■ WHAT THE EXERCISE ASKS
The records that follow must be reproduced in full, exactly as written.
** start **
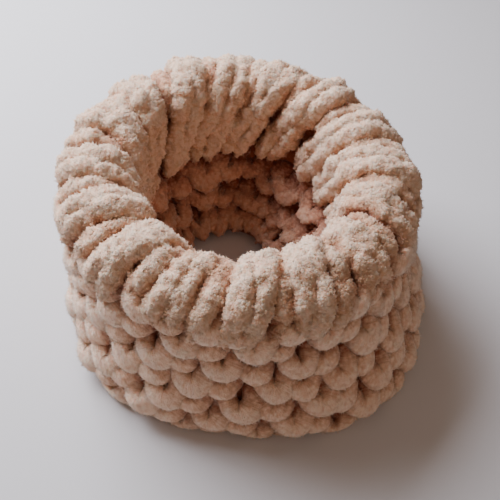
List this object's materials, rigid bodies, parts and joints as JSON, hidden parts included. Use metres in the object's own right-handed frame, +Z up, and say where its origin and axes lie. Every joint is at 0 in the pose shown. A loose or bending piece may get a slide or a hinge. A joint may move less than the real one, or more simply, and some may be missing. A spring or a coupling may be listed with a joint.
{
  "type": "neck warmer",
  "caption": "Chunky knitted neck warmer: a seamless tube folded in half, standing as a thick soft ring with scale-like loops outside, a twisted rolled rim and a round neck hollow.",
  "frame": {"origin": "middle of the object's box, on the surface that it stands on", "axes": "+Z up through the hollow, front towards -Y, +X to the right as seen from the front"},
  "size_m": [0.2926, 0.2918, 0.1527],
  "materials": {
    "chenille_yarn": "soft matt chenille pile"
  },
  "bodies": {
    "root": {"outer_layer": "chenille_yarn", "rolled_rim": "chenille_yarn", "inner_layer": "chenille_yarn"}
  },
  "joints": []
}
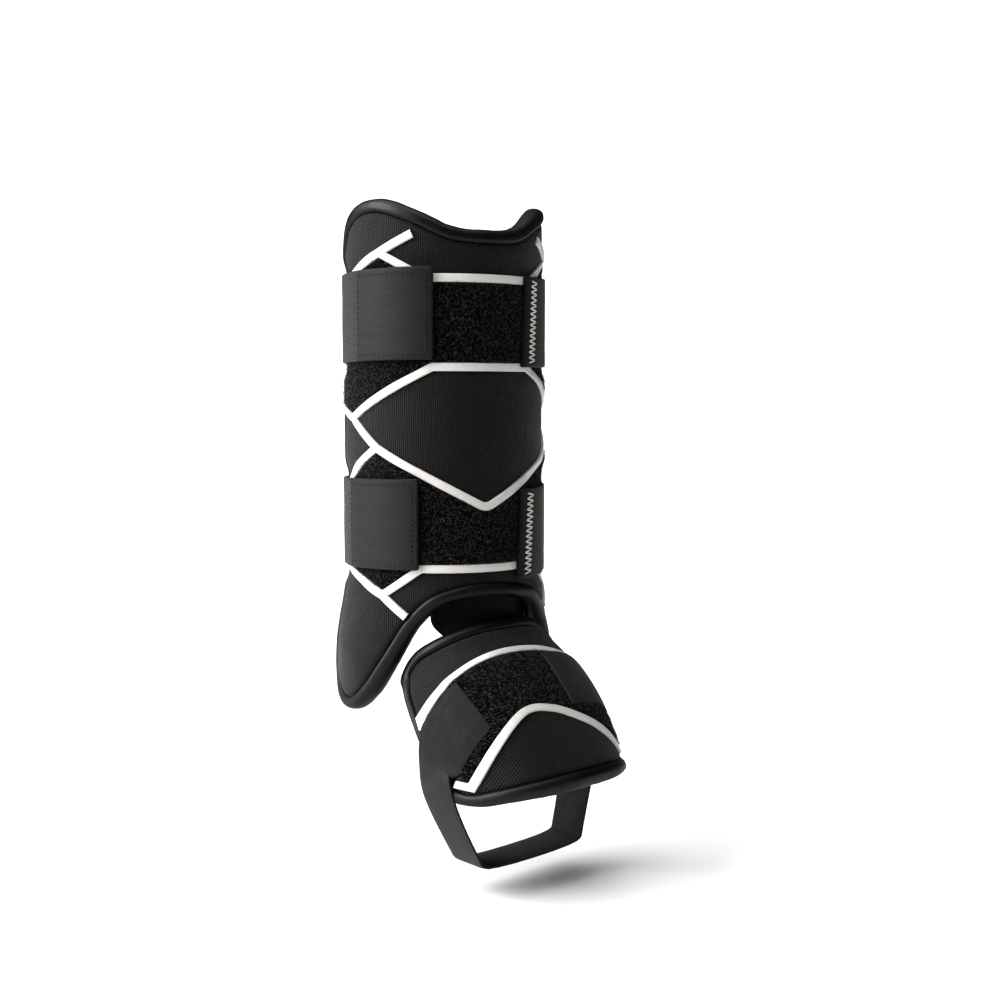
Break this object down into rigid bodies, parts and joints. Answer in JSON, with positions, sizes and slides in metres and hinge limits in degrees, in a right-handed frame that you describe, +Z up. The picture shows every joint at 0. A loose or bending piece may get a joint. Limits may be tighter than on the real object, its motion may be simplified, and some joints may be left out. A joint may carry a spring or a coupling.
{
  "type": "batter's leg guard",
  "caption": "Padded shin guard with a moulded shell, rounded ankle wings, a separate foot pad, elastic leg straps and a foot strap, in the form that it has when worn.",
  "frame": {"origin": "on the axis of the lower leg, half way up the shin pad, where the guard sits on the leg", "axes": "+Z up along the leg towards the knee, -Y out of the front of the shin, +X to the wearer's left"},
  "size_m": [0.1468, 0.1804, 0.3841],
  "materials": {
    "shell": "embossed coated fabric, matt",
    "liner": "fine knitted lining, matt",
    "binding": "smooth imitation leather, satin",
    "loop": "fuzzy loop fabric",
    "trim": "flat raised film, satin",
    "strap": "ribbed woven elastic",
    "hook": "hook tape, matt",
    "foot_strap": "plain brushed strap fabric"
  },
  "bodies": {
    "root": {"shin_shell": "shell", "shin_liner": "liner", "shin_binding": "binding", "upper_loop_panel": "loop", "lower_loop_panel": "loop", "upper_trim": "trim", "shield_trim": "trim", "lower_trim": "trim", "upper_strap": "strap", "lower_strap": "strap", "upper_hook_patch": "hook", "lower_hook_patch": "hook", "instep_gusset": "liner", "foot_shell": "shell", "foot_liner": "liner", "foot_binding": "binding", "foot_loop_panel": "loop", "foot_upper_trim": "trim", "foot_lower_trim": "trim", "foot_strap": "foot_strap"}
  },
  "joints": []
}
** end **
■ SOLUTION
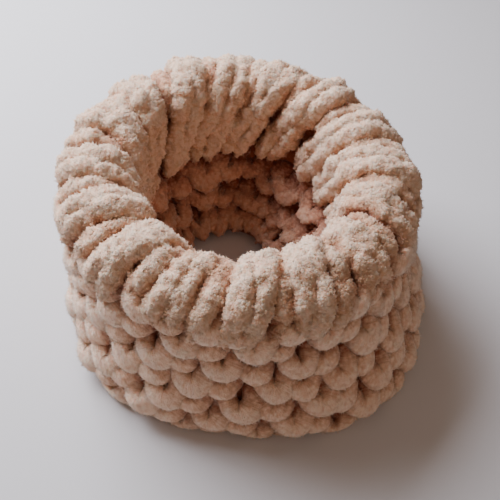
List this object's materials, rigid bodies, parts and joints as JSON, hidden parts included. Use metres in the object's own right-handed frame, +Z up, and say where its origin and axes lie. Every joint is at 0 in the pose shown. A loose or bending piece may get a slide or a hinge. A joint may move less than the real one, or more simply, and some may be missing. A spring or a coupling may be listed with a joint.
{
  "type": "neck warmer",
  "caption": "Chunky knitted neck warmer: a seamless tube folded in half, standing as a thick soft ring with scale-like loops outside, a twisted rolled rim and a round neck hollow.",
  "frame": {"origin": "middle of the object's box, on the surface that it stands on", "axes": "+Z up through the hollow, front towards -Y, +X to the right as seen from the front"},
  "size_m": [0.2926, 0.2918, 0.1527],
  "materials": {
    "chenille_yarn": "soft matt chenille pile"
  },
  "bodies": {
    "root": {"outer_layer": "chenille_yarn", "rolled_rim": "chenille_yarn", "inner_layer": "chenille_yarn"}
  },
  "joints": []
}
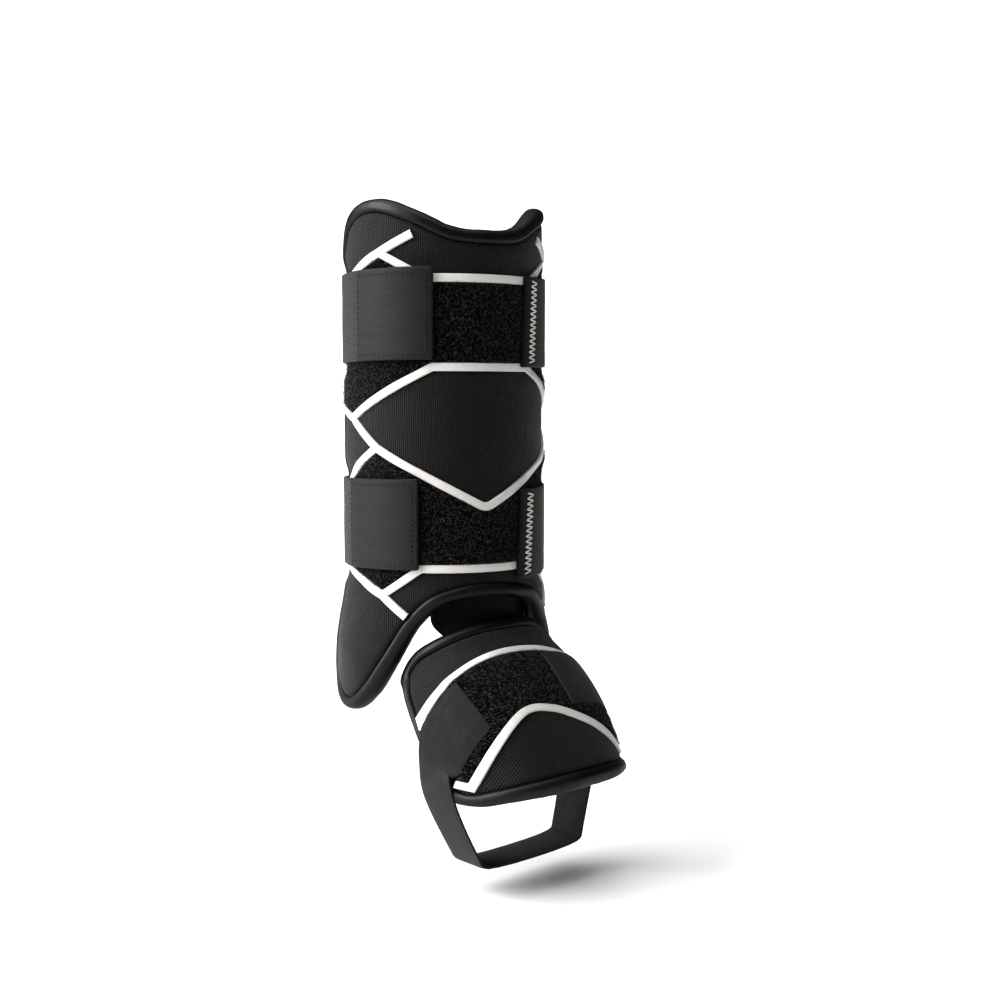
Break this object down into rigid bodies, parts and joints. Answer in JSON, with positions, sizes and slides in metres and hinge limits in degrees, in a right-handed frame that you describe, +Z up. The picture shows every joint at 0. A loose or bending piece may get a joint. Limits may be tighter than on the real object, its motion may be simplified, and some joints may be left out. A joint may carry a spring or a coupling.
{
  "type": "batter's leg guard",
  "caption": "Padded shin guard with a moulded shell, rounded ankle wings, a separate foot pad, elastic leg straps and a foot strap, in the form that it has when worn.",
  "frame": {"origin": "on the axis of the lower leg, half way up the shin pad, where the guard sits on the leg", "axes": "+Z up along the leg towards the knee, -Y out of the front of the shin, +X to the wearer's left"},
  "size_m": [0.1468, 0.1804, 0.3841],
  "materials": {
    "shell": "embossed coated fabric, matt",
    "liner": "fine knitted lining, matt",
    "binding": "smooth imitation leather, satin",
    "loop": "fuzzy loop fabric",
    "trim": "flat raised film, satin",
    "strap": "ribbed woven elastic",
    "hook": "hook tape, matt",
    "foot_strap": "plain brushed strap fabric"
  },
  "bodies": {
    "root": {"shin_shell": "shell", "shin_liner": "liner", "shin_binding": "binding", "upper_loop_panel": "loop", "lower_loop_panel": "loop", "upper_trim": "trim", "shield_trim": "trim", "lower_trim": "trim", "upper_strap": "strap", "lower_strap": "strap", "upper_hook_patch": "hook", "lower_hook_patch": "hook", "instep_gusset": "liner", "foot_shell": "shell", "foot_liner": "liner", "foot_binding": "binding", "foot_loop_panel": "loop", "foot_upper_trim": "trim", "foot_lower_trim": "trim", "foot_strap": "foot_strap"}
  },
  "joints": []
}